Ce pouvoir s’avère d’ores et déjà capital dans l’odyssée de Cooper pour retrouver son identité, tant il conjure le chaos et surtout le hasard, particulièrement important dans cette troisième saison, en témoignent les flashs de la Loge Noire qui permettent à Cooper de gagner aux machines à sous dans l’épisode 3 et ces phénomènes lumineux qui accompagnent sa découverte de la compagnie où travaillait Dougie Jones (« Lucky 7 Assurance », qui collabore, si l’on en croit les photos qui trônent sur les murs de la salle de réunion, avec des casinos).

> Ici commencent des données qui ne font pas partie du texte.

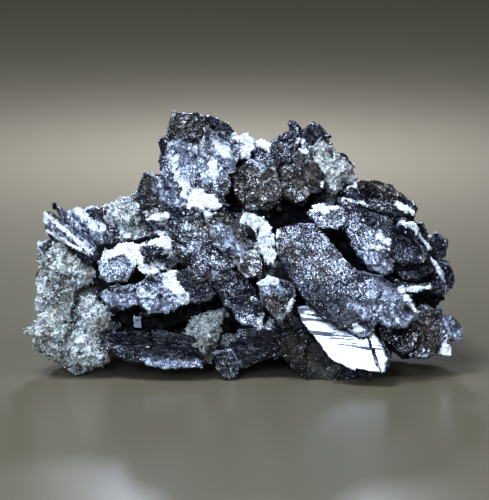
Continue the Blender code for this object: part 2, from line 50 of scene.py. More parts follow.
SHEET_ORIGIN = (0.0, -20.018, 2.02)  # where the sheet's own origin lies in the part's frame
RIM = 0.24  # depth of the bevel round a blade's face
GRID_STEP = 0.6  # between the points of the grid that tells open places from hollows
SMALL = 3.2  # a blade whose mean radius is under this has a finer rim
GOLDEN = math.radians(137.5)
BLADE_SPACING = 0.19  # between the points of a blade's surface
ROCK_SPACING = 0.3  # between the points of a lump's surface
CORE_SPACING = 1.0  # the same for the first lump, which is nearly all inside the others
FINE_WALL = 2.2  # how far down a blade's sides the points stay close together
FEELER = 1.3  # how far in front of a surface the crowding is felt
BURIED = 0.25  # a spot this far inside another solid grows nothing
AXE = ((-1.0, -0.35), (-0.5, -0.95), (0.7, -0.8), (1.0, 0.15), (0.45, 1.0), (-0.75, 0.7))
GROWTH = (0.8, -0.6, 0.1)  # the way that most of the young blades lie
YOUNG_LIMIT = 2.0  # the longest young blade
DUST_SIZE, ROCK_GRAIN_SIZE, CRUMB_SIZE = 0.15, 0.17, 0.6  # middling half lengths of the small crystals
YOUNG_SEED, CRUMB_SEED, ROCK_GRAIN_SEED = 20, 70, 50  # each is added to the length of a piece's name
CORNERS = np.array([(a, b, c) for a in (0, 1) for b in (0, 1) for c in (0, 1)])


# ---------------------------------------------------------------- the layout


def blade(outline, depth, yaw=0, pitch=0, thick=4, taper=0.85, **finish):
    """A blade drawn on the sheet. Yaw turns its face to the right, pitch turns it upwards."""
    flat = np.array(outline, float)
    slope = np.tan(np.radians([yaw, pitch]))
    depths = depth + (flat - flat.mean(0)) @ slope
    inward = np.append(-slope, 1.0) / math.hypot(1.0, *slope)
    face = np.column_stack([flat, depths])
    return {"face": face, "inward": inward, "thick": thick, "taper": taper, **finish}


def habit(centre, length, width, thick, turn, rise=0, roll=0, taper=0.9, **finish):
    """A blade of the species' common form, facing turn degrees round from the sheet's front."""
    a, e, r = np.radians([turn, rise, roll])
    outward = np.array([math.sin(a) * math.cos(e), math.sin(e), -math.cos(a) * math.cos(e)])
    across = np.array([math.cos(a), 0.0, math.sin(a)])
    upward = np.cross(across, outward) * -1
    along = across * math.cos(r) + upward * math.sin(r)
    beside = upward * math.cos(r) - across * math.sin(r)
    corners = np.array(AXE) * (length / 2, width / 2)
    face = np.array(centre, float) + corners[:, :1] * along + corners[:, 1:] * beside
    return {"face": face, "inward": -outward, "thick": thick, "taper": taper, **finish}


# A blade's finish, and the value of each part where a blade doesn't give its own. The dusting, whose
# pale specks are partly painted glints, and the painted highlight along the rim have none, since every
# group gives them, and steps_turn, the way that the ledges run, is by chance.
PLAIN = {
    "steps": 0.16,  # height of the low ledges across the face, in mm
    "tread": 1.7,  # from one ledge to the next, in mm
    "stripes": 0.0,  # height of the grooves along a striated face, in mm
    "sunk": 0.0,  # how far the face is set back, in mm
    "grit": 1.0,  # strength of the flat grains on the face
    "ragged": 1.0,  # strength of the chips and leaves at the edge
    "bare": 1.75,  # how rare stray patches of crust are
    "scaly": 1.0,  # how thickly young blades grow on it
    "brown": 0.0,  # more brown, or less
    "shade": 0.0,  # at least this much hollow, which the finishes darken as painted shade
    "gleam": 0.0,  # 1 for a glossy face like a mirror, whose colour is a painted reflection
    "smooth": False,  # shaded as one smooth surface
    "deep": False,  # at the bottom of a cleft, in the axinite painted almost black as shade
}
SHINGLED = {"steps": 0.28, "steps_turn": 0.95, "tread": 1.3}  # low ledges that run down to the right
FIBROUS = {"steps": 0.3, "steps_turn": 1.5, "tread": 0.75}  # thin leaves, one on another
STREAKED = {"steps": 0.08, "steps_turn": 0.95, "tread": 2.4}  # a broad face with hardly any ledges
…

Plusieurs événements intimement liés aux forces du hasard se multiplient par ailleurs dans d’autres bouts du récit : la partie de pile ou face qui précède le meurtre de l’enfant par Richard Horne, ce nain tueur à gages qui consigne des résultats de dés avant d’aller trucider ses victimes avec un pic à glace, etc. Le hasard et le jeu ont déjà été par le passé l’apanage des forces maléfiques de la série : le One’s Eye Jack, tripot et refuge de nombreux truands, le goût de Windom Earle pour les échecs, le casse-tête chinois responsable de l’explosion de la banque dans le dernier épisode de la saison 2, le porte-clef domino de Hank, le repris de justice marié à Norma… les exemples ne manquent pas, et soulignent le combat permanent qui se joue dans la série entre les forces du chaos et celles de Cooper et de ses alliés, qui cherchent à arracher un sens, une logique, au tumulte des événements.
L’âme jaune
L’autre dimension de la série que met particulièrement bien en exergue cette scène traumatisante est le rôle semble-t-il capital qu’y jouent les enfants — et c’est une surprise, tant les enfants ont jusqu’ici occupé une place assez marginale dans le cinéma de Lynch et dans l’univers de Twin Peaks, plus centré sur des adolescents. À peine se souvient-on dans la saison 2 d’un enfant dont s’occupaient l’adjoint Andy et l’arriviste Dick, lequel garçon était d’ailleurs soupçonné par le duo d’être un diablotin responsable de la mort tragique de ses enfants. C’est que l’innocence cache toujours un double-fond dans Twin Peaks (Laura Palmer et ses nombreux secrets) ou est prise directement pour cible par les différentes incarnations du mal (Maddie, la cousine de Laura Palmer assassinée par Bob, puis Annie Blackburn, la petite amie de Dale Cooper enlevée par Windom Earle). Après tout, que racontait Fire Walk With Me, si ce n’est la dévoration d’une fille par son père incestueux ? Les monstres sont peut-être encore les parents dans cette nouvelle saison, comme semble l’indiquer la présence qui tambourine derrière la porte de la mystérieuse chambre où Dale Cooper se retrouve au début de l’épisode 3 et que l’occupante des lieux appelle « Mother ». En attendant d’en savoir plus sur ce versant saturnien de l’intrigue, la présence d’enfants ne manque pas d’interpeller : Sonny Jim, le fils de Dougie que Cooper regarde la larme à l’œil et avec lequel il joue, mais aussi le garçon qui vit avec sa mère droguée, en face de la maison vide où Cooper est revenu dans le monde « réel » (du moins en apparence : plusieurs signes tendent à faire penser que Cooper n’a pas tout fait fini son voyage pour revenir à la réalité), et bien sûr cet enfant écrasé violemment. Que la lumière qui s’échappe de son corps soit jaune n’est guère anodin, la série rejouant dans son écriture l’organisation des couleurs de Fire Walk with Me que nous évoquions ici : le rouge du chaos et du désir (le magicien que rencontre Richard Horne s’appelle d’ailleurs Red), le bleu de Bob et des forces maléfiques, le jaune de l’innocence, et le vert, témoignant de la présence insidieuse du bleu qui a déjà corrompu le jaune (la veste jaune du « vrai » Dougie laisse d’ailleurs place à celle, verte, que revêt Cooper/Dougie). Peut-être tient-on là, à nouveau, le sujet de Twin Peaks : une lutte pour préserver l’innocence et l’arracher au mal qui menace de l’engloutir.